Select Milk Producers was formed in 1994 by a group of dairy producers with high-quality milk and efficient dairy farm operations. Select members are based primarily in Texas, New Mexico and the Midwest. Altogether, Select is the fifth largest dairy cooperative in the United States. The co-op’s flagship farm, located in Fair Oaks, Ind., is open to the public and is recognized as an innovator and leader in sustainable agriculture.

Mike and Sue McCloskey founded fairlife in order to provide families with a great-tasting, more nutritious, convenient milk.

Grass to glass

The company is all about “from Grass to Glass,” a trademarked slogan that provides transparency and full traceability.

“We believe in traceability from grass to glass,” said Sue McCloskey, who together with her husband Mike, founded fairlife. “When we say traceability, we mean that we own our own land and grow our own crops to feed our own cows. And at Fair Oaks Farms in Indiana, we run our own biofuel trucks to take our own milk to our own state-of-the-art bottling facility to put our own fairlife milk into our own bottles.”

The closed system is unique to fairlife and allows the company to be guardians of its milk every step of the way.

“I came to believe that there’s a close correlation between the quality of a dairy cow’s life, and the quality of milk that the cow produces,” said Mr. McCloskey, a dairy animal veterinarian who transitioned to a dairy farmer in the 1990s.

The concept of filtering milk to improve its nutritional profile came to fruition after the preferred well on the McCloskey’s farm was lost.

“It was a source of excellent quality water for our cows to drink,” he said. “Our other wells on that farm had hard water and the cows were not happy drinking that water. We tried drilling new wells but could not hit that same aquifer.
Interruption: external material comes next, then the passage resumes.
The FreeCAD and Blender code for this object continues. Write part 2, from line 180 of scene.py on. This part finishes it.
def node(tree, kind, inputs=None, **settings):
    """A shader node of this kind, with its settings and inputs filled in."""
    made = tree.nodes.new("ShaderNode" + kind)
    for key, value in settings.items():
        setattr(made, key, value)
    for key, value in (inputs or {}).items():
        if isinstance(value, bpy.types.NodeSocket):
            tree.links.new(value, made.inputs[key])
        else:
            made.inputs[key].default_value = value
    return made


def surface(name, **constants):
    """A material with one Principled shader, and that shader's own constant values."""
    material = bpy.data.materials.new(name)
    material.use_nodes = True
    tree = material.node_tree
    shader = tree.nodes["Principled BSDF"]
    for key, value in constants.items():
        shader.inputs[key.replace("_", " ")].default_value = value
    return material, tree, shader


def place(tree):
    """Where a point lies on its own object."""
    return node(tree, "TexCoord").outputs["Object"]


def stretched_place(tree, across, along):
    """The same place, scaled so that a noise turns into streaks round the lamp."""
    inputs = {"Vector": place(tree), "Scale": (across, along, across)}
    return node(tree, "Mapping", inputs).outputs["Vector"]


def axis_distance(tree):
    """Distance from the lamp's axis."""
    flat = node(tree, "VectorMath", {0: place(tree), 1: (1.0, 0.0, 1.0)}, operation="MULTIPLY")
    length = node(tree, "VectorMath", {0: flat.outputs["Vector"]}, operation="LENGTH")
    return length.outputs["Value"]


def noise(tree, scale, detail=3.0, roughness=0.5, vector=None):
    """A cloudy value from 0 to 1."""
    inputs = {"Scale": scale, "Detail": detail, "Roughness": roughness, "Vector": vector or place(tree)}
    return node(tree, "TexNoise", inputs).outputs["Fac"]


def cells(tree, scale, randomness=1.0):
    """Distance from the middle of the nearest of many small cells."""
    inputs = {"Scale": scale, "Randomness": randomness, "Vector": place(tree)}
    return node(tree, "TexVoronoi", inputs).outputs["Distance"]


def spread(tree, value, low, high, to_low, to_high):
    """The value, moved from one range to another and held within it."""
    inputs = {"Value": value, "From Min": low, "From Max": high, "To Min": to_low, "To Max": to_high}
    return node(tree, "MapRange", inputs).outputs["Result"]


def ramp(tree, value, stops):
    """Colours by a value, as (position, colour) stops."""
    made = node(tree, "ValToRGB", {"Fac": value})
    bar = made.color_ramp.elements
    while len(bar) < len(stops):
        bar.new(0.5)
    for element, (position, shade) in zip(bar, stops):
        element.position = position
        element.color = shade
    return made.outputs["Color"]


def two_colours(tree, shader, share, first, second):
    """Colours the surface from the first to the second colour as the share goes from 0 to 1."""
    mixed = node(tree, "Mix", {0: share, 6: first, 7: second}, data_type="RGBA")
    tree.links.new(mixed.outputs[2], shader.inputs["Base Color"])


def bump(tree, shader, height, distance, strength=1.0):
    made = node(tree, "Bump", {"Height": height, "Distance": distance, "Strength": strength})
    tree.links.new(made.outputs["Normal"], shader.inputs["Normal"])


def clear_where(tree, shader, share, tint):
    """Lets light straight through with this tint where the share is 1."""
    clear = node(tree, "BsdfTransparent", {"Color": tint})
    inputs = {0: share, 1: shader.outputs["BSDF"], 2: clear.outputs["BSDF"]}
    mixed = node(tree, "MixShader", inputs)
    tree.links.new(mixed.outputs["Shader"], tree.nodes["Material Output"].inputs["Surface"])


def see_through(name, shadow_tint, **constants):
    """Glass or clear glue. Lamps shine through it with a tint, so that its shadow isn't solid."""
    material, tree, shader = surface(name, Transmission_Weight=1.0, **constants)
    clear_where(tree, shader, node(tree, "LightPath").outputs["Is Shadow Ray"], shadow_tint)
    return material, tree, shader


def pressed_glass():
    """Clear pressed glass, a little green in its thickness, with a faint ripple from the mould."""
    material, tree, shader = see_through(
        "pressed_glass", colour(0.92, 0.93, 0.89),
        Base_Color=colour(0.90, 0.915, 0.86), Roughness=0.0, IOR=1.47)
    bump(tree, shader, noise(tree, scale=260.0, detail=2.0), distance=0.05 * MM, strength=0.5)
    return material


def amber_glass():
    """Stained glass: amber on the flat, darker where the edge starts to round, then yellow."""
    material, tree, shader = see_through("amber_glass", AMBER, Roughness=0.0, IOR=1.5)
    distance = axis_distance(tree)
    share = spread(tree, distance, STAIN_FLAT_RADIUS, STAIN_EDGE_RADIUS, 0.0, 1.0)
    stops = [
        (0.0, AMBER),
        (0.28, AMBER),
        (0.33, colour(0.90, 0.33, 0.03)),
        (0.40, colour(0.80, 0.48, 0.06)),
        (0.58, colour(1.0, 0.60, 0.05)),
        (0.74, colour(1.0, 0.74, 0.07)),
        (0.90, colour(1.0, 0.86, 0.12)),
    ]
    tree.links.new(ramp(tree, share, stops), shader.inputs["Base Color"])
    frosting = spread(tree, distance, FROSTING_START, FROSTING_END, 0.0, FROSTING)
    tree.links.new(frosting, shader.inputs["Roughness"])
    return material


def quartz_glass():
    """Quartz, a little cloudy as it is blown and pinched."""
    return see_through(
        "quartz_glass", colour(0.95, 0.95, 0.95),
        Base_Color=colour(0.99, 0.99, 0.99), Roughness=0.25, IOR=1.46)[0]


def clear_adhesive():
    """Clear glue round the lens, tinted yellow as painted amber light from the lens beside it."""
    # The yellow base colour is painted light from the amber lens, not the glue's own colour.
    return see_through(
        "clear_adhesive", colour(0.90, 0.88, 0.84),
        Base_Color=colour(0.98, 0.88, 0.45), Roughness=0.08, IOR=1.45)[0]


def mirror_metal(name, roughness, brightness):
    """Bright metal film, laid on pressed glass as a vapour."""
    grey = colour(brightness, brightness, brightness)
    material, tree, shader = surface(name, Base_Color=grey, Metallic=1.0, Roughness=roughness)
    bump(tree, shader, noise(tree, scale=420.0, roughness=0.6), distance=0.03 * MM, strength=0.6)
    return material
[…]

So we looked into a filtering system.”

After combining several types of filters, the cows finally got the water they preferred. It showed.
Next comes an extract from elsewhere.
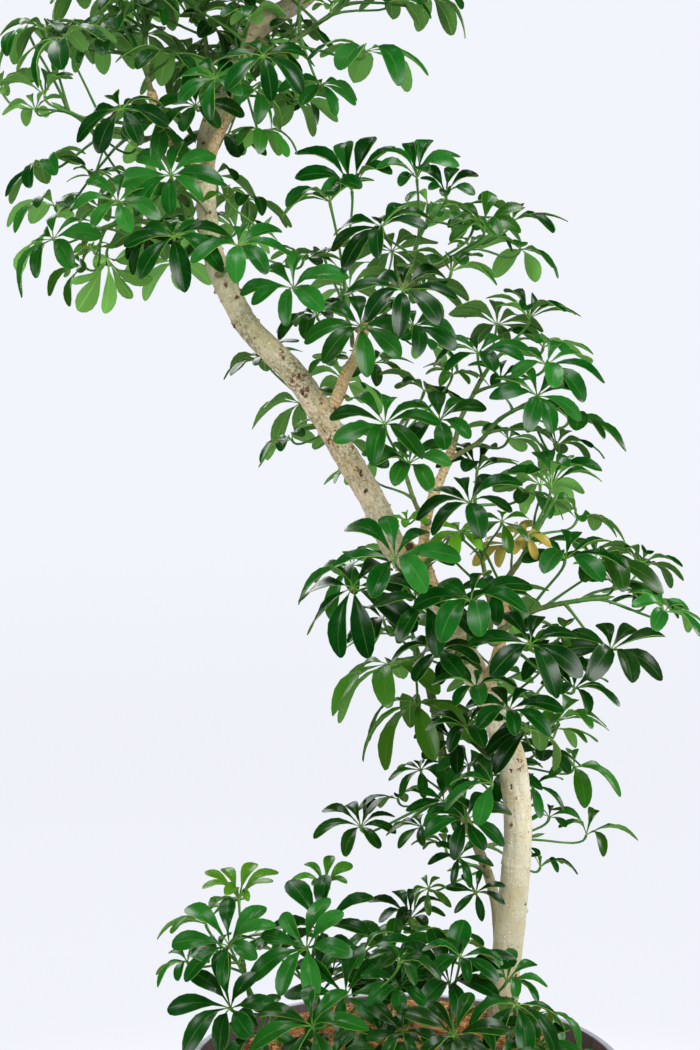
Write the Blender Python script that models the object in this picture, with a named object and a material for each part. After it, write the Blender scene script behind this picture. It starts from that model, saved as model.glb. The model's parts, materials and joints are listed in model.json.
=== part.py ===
"""Potted compacta dwarf umbrella tree, in metres, +Z up, its origin in the middle of the pot's base.

Stems and leaves stand where the photograph shows them. A place is written as the pixel across and down where
it shows, and its depth in millimetres behind the pot's axis; the viewpoint turns that into metres.
"""

import itertools
import math
import random
from collections import namedtuple

import bmesh
import bpy
import numpy as np
from mathutils import Vector
from mathutils.bvhtree import BVHTree

# Driving dimensions of what holds the plant
POT_HEIGHT = 0.330
POT_TOP_RADIUS = 0.185
POT_BASE_RADIUS = 0.140
POT_WALL = 0.0065
POT_FLOOR = 0.014
POT_EDGE = 0.002
POT_SIDES = 36
NURSERY_HEIGHT = 0.300
NURSERY_TOP_RADIUS = 0.142
NURSERY_BASE_RADIUS = 0.118
NURSERY_WALL = 0.0025
NURSERY_SIDES = 20
SOIL_BELOW_RIM = 0.015
MULCH_CROWN = 0.360
MULCH_SKIRT = 0.014
MULCH_OVERHANG = 0.008
MULCH_BUMP = 0.0025
CLEARANCE = 0.0003
HOLE_CLEARANCE = 0.0005
HOLE_SIDES = 6
HOLE_OVERRUN = 0.030
NURSERY_FLOOR = POT_FLOOR + CLEARANCE
NURSERY_RIM = NURSERY_FLOOR + NURSERY_HEIGHT
SOIL_TOP = NURSERY_RIM - SOIL_BELOW_RIM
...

“Their coats and health improved rapidly and their milk production increased higher than before,” he said. “We had filtered out the bad and kept the good, and the cows reacted to it.”

As the adage goes, “everything happens for a reason.” This experience with filtering water sparked Ms. McCloskey’s curiosity, and several months later she proposed using the same concept to make milk better.

“I started thinking that if I, as a woman, could get all my calcium and a big part of my essential proteins in one or two servings of milk throughout the day, that would really be something,” she said. “So we went out and got food-grade filters and right there in our kitchen we started experimenting with the idea of filtering milk. And over many years, and using Mike, me and our four children as our test market, we developed the beginning of what today is now known as fairlife milk.”

The kitchen innovation is now produced at fairlife’s processing and bottling plant in Coopersville, Mich. The ultra-filtered milk goes into uniquely designed family-size 52-oz and single-serve 11.5-oz plastic bottles. The products started being introduced nationally in January in four varieties: 2% reduced fat, chocolate, fat free and whole. Priced at a premium because of the added nutritional value, fairlife is typically merchandised in the refrigerated dairy case between organic milk and dairy alternatives.